Stochastic Screening or Traditional Screening?

Stochastic Screening or Traditional Screening?

Characteristics and differences of the two most common screens technology

 

If we look at a printed product with a magnifying glass we will notice a curious fact: what at first glance appeared to be a continuous image turns out to be a constellation of tiny colored dots. It is a phenomenon that is very difficult to observe with the naked eye (you can try it with photographs printed in magazines) but it is completely normal in offset printing and is closely connected to a technology called screening. Let's see it in more detail.

What is screening

Dither consists in the correct sizing and distribution on the substrate to be printed of those colored dots that the magnifying glass has revealed to our eyes. Only in this way, in fact, will our brain organize them into an image with meaning. Not unlike what happens with the frames of a film, screening tricks our perceptual apparatus by transforming a set of colored dots into a colorful autumn landscape. The order of magnitude of the dots is one micron (one thousandth of a millimeter), so they are almost never visible to the naked eye.
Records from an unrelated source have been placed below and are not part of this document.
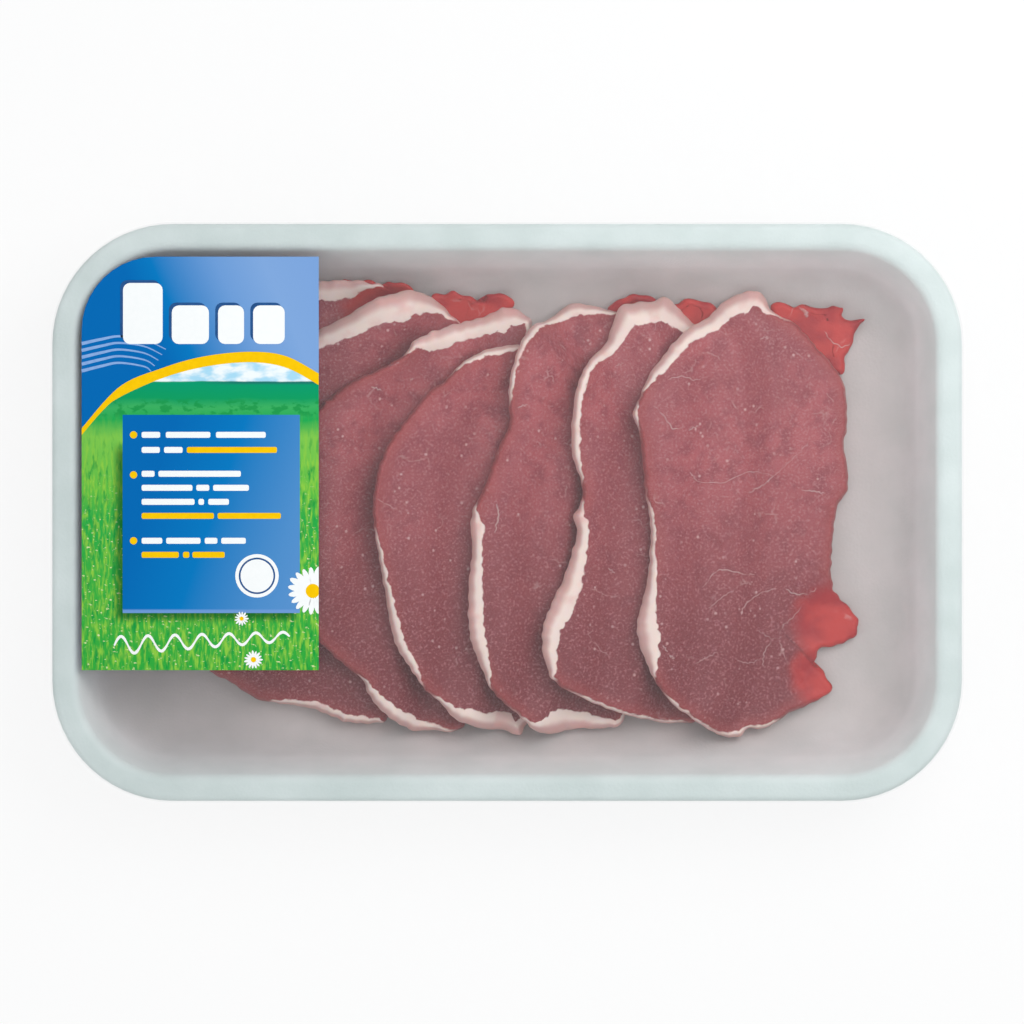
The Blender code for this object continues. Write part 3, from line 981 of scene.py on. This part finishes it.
def meadow_material():
    """The printed meadow: bands of sky, hills, trees and grass, broken by blades and flecks."""
    material, node, place = new_material("printed_meadow")

    x = node(
        "ShaderNodeMath",
        {0: node("ShaderNodeSeparateXYZ", {0: place}, output="X"), 1: 1 / MM},
        operation="MULTIPLY",
    )
    y = node(
        "ShaderNodeMath",
        {0: node("ShaderNodeSeparateXYZ", {0: place}, output="Y"), 1: 1 / MM},
        operation="MULTIPLY",
    )
    lumps = node(
        "ShaderNodeTexNoise",
        {
            "Vector": node(
                "ShaderNodeMapping",
                {
                    "Vector": place,
                    "Rotation": (0, 0, 0.0),
                    "Scale": (1 / (3.2 * MM), 1 / (3.2 * 0.6 * MM), 1),
                },
            ),
            "Scale": 1.0,
            "Detail": 3.0,
        },
    )
    patches = node(
        "ShaderNodeTexNoise",
        {
            "Vector": node(
                "ShaderNodeMapping",
                {
                    "Vector": place,
                    "Rotation": (0, 0, 0.0),
                    "Scale": (1 / (14 * MM), 1 / (14 * 0.5 * MM), 1),
                },
            ),
            "Scale": 1.0,
            "Detail": 3.0,
        },
    )
    rolling = node("ShaderNodeMath", {0: patches, 1: 3.0, 2: y}, operation="MULTIPLY_ADD")
    bands = node("ShaderNodeMapRange", {"Value": rolling, "From Min": bottom, "From Max": 40.0})
    ground = node(
        "ShaderNodeValToRGB", {"Fac": bands},
        stops=((0.0, "#2FA83E"), (0.3, "#3FB043"), (0.52, "#2AA948"), (0.62, "#5FBC45"),
               (0.8, "#7BC54F"), (0.86, "#1FA852"), (0.9, "#3BB061"), (0.93, "#0C9C60"),
               (1.0, "#009A72")),
    )
    trees = node(
        "ShaderNodeMath",
        {
            0: node(
                "ShaderNodeMapRange",
                {"Value": lumps, "From Min": 0.5, "From Max": 0.6},
                interpolation_type="SMOOTHSTEP",
            ),
            1: node(
                "ShaderNodeMapRange",
                {"Value": y, "From Min": 26.5, "From Max": 28.5},
                interpolation_type="SMOOTHSTEP",
            ),
        },
        operation="MULTIPLY",
    )
    trees = node(
        "ShaderNodeMath",
        {
            0: trees,
            1: node(
                "ShaderNodeMapRange",
                {"Value": y, "From Min": 33.0, "From Max": 31.0},
                interpolation_type="SMOOTHSTEP",
            ),
        },
        operation="MULTIPLY",
    )
    ground = node(
        "ShaderNodeMix",
        {
            "Factor": node("ShaderNodeMath", {0: trees, 1: 0.75}, operation="MULTIPLY"),
            6: ground,
            7: linear("#149246"),
        },
        output=2,
        data_type="RGBA",
    )
    near = node(
        "ShaderNodeMapRange",
        {"Value": y, "From Min": 30.0, "From Max": 10.0},
        interpolation_type="SMOOTHSTEP",
    )
    blades = node(
        "ShaderNodeMapRange",
        {
            "Value": node(
                "ShaderNodeTexNoise",
                {
                    "Vector": node(
                        "ShaderNodeMapping",
                        {
                            "Vector": place,
                            "Rotation": (0, 0, 0.35),
                            "Scale": (1 / (0.9 * MM), 1 / (0.9 * 5.0 * MM), 1),
                        },
                    ),
                    "Scale": 1.0,
                    "Detail": 3.0,
                },
            ),
            "From Min": 0.42,
            "From Max": 0.68,
        },
        interpolation_type="SMOOTHSTEP",
    )
    ground = node(
        "ShaderNodeMix",
        {
            "Factor": node("ShaderNodeMath", {0: blades, 1: near}, operation="MULTIPLY"),
            6: ground,
            7: linear("#8FCB46"),
        },
        output=2,
        data_type="RGBA",
    )
    shade = node(
        "ShaderNodeMath",
        {
            0: node(
                "ShaderNodeMapRange",
                {
                    "Value": node(
                        "ShaderNodeTexNoise",
                        {
                            "Vector": node(
                                "ShaderNodeMapping",
                                {
                                    "Vector": place,
                                    "Rotation": (0, 0, -0.3),
                                    "Scale": (1 / (1.1 * MM), 1 / (1.1 * 4.0 * MM), 1),
                                },
                            ),
                            "Scale": 1.0,
                            "Detail": 3.0,
                        },
                    ),
                    "From Min": 0.5,
                    "From Max": 0.7,
                },
                interpolation_type="SMOOTHSTEP",
            ),
            1: near,
        },
        operation="MULTIPLY",
    )
    ground = node(
        "ShaderNodeMix",
        {
            "Factor": node("ShaderNodeMath", {0: shade, 1: 0.8}, operation="MULTIPLY"),
            6: ground,
            7: linear("#0A9440"),
        },
        output=2,
        data_type="RGBA",
    )
    flecks = node(
        "ShaderNodeMath",
        {
            0: node(
                "ShaderNodeMapRange",
                {
                    "Value": node(
                        "ShaderNodeTexNoise",
                        {
                            "Vector": node(
                                "ShaderNodeMapping",
                                {
                                    "Vector": place,
                                    "Rotation": (0, 0, 0.6),
                                    "Scale": (1 / (1.3 * MM), 1 / (1.3 * 0.6 * MM), 1),
                                },
                            ),
                            "Scale": 1.0,
                            "Detail": 3.0,
                        },
                    ),
                    "From Min": 0.62,
                    "From Max": 0.7,
                },
                interpolation_type="SMOOTHSTEP",
            ),
            1: node(
                "ShaderNodeMapRange",
                {"Value": y, "From Min": 16.0, "From Max": -8.0},
                interpolation_type="SMOOTHSTEP",
            ),
        },
        operation="MULTIPLY",
    )
    ground = node(
        "ShaderNodeMix",
        {"Factor": flecks, 6: ground, 7: linear("#D9E3A6")},
        output=2,
        data_type="RGBA",
    )

    # A dark line of far woods, then the sky with white cloud in it.
    far = node(
        "ShaderNodeMath",
        {
            0: node(
                "ShaderNodeMapRange",
                {"Value": y, "From Min": 36.2, "From Max": 37.0},
                interpolation_type="SMOOTHSTEP",
            ),
            1: node(
                "ShaderNodeMapRange",
                {"Value": x, "From Min": -92.0, "From Max": -74.0},
                interpolation_type="SMOOTHSTEP",
            ),
        },
        operation="MULTIPLY",
    )
    ground = node(
        "ShaderNodeMix",
        {
            "Factor": node("ShaderNodeMath", {0: far, 1: 0.85}, operation="MULTIPLY"),
            6: ground,
            7: linear("#1E6F6A"),
        },
        output=2,
        data_type="RGBA",
    )
    cloud = node(
        "ShaderNodeMapRange",
        {
            "Value": node(
                "ShaderNodeTexNoise",
                {
                    "Vector": node(
                        "ShaderNodeMapping",
                        {
                            "Vector": place,
                            "Rotation": (0, 0, 0.0),
                            "Scale": (1 / (7 * MM), 1 / (7 * 0.5 * MM), 1),
                        },
                    ),
                    "Scale": 1.0,
                    "Detail": 3.0,
                },
            ),
            "From Min": 0.4,
            "From Max": 0.62,
        },
        interpolation_type="SMOOTHSTEP",
    )
    sky = node(
        "ShaderNodeMix",
        {"Factor": cloud, 6: linear("#A9DBF3"), 7: linear("#F4FAFC")},
        output=2,
        data_type="RGBA",
    )
    wavy = node("ShaderNodeMath", {0: patches, 1: 0.8, 2: y}, operation="MULTIPLY_ADD")
    colour = node(
        "ShaderNodeMix",
        {
            "Factor": node(
                "ShaderNodeMapRange",
                {"Value": wavy, "From Min": 37.5, "From Max": 37.9},
                interpolation_type="SMOOTHSTEP",
            ),
            6: ground,
            7: sky,
        },
        output=2,
        data_type="RGBA",
    )

    # The panel's soft shadow, to its left and below.
    left_side = node(
        "ShaderNodeMapRange",
        {"Value": x, "From Min": PANEL[0] - 3.6, "From Max": PANEL[0] - 0.4},
        interpolation_type="SMOOTHSTEP",
    )
    under = node(
        "ShaderNodeMapRange",
        {"Value": y, "From Min": PANEL[1] - 3.4, "From Max": PANEL[1] - 0.4},
        interpolation_type="SMOOTHSTEP",
    )
    cast = node("ShaderNodeMath", {0: left_side, 1: under}, operation="MULTIPLY")
    cast = node(
        "ShaderNodeMath",
        {
            0: cast,
            1: node(
                "ShaderNodeMapRange",
                {"Value": y, "From Min": 21.0, "From Max": 16.0},
                interpolation_type="SMOOTHSTEP",
            ),
        },
        operation="MULTIPLY",
    )
    cast = node(
        "ShaderNodeMath",
        {
            0: cast,
            1: node(
                "ShaderNodeMapRange",
                {"Value": x, "From Min": PANEL[2] + 0.5, "From Max": PANEL[2] - 3.0},
                interpolation_type="SMOOTHSTEP",
            ),
        },
        operation="MULTIPLY",
    )
    colour = node(
        "ShaderNodeMix",
        {
            "Factor": node("ShaderNodeMath", {0: cast, 1: 0.75}, operation="MULTIPLY"),
            6: colour,
            7: linear("#0B4A1C"),
        },
        output=2,
        data_type="RGBA",
    )
    finish_shader(node, Base_Color=colour, Roughness=0.5, IOR=1.45, Specular_IOR_Level=0.05)
    return material


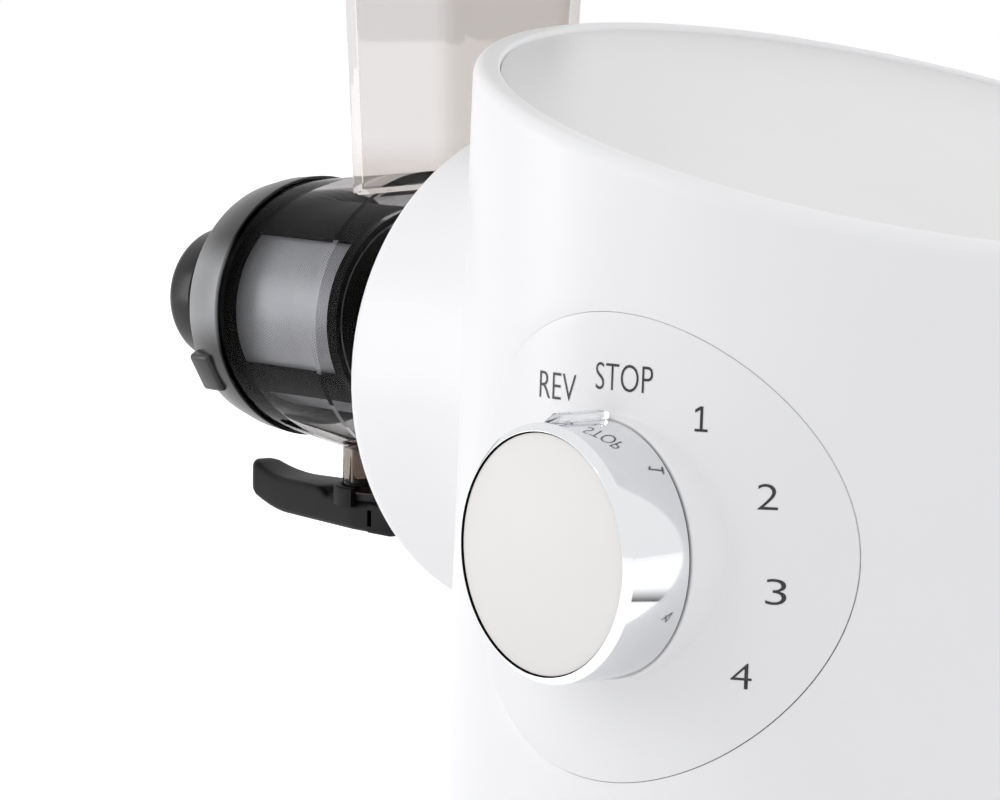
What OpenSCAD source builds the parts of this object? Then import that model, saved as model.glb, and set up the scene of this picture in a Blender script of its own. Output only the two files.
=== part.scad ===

To understand how dithering works, let's imagine we need to print a color gradient: a gradient ranging from full red to pure white. The printing press can only print the red, leaving the white to be given by the unprinted sheet. But how does this work for the infinite intermediate steps of our color gradient? Simple: where red is more vivid the dots will be larger or more frequent; as we move toward white the dots will be smaller or less frequent.

Traditional screen and stochastic screen

There are two screening techniques to choose from depending on what we need to print, the type of paper and many other parameters to be evaluated case by case. Let's continue for convenience to imagine our single color shade, knowing that the principle of operation remains valid even in the case of an image of a forest of Canadian maples in full foliage. In this case several screens will have to be superimposed, so that dots of several colors, usually 4 (yellow, cyan, magenta and black), are juxtaposed.

The traditional screen (or AM screen)

In the traditional screen (also called Amplitude Modulation) the colored dots vary in size but not in position; that is, they always have the same distance between them. Larger dots will result in sharper colors; smaller and smaller dots will result in increasingly blurred areas.

The stochastic screen (or FM screen)

The stochastic (Frequency Modulation) screen does not work on the size of the dots but on their frequency in space: where the dots are denser, the color will be fuller, where, on the contrary, they are sparser, the color will become lighter. It should be noted that the position of the dots does not follow any pattern but is random ("stochastic" means "random"): to the eye our color gradient will appear more natural and better overall.

Differences between traditional and stochastic screens

Let's go back to our autumn landscape. In 4-color printing with traditional screen, the screen of each ink (yellow, cyan, magenta and black) must be properly angled with respect to the others to avoid the so-called "moiré effect", an annoying optical interference that can occur when printing small textures, such as those of fabrics, or certain graphic patterns. This risk is avoided by stochastic screening precisely because of the randomness with which it distributes the printing dots.

Even small out-of-register defects in the print are mitigated by stochastic screening. For some types of work, this type of screening allows a better definition of photographic images; at the same time it softens the contrast and gives a slight feeling of graininess. At the production level, stochastic screens have a positive effect on ink consumption, in some cases significantly reducing it.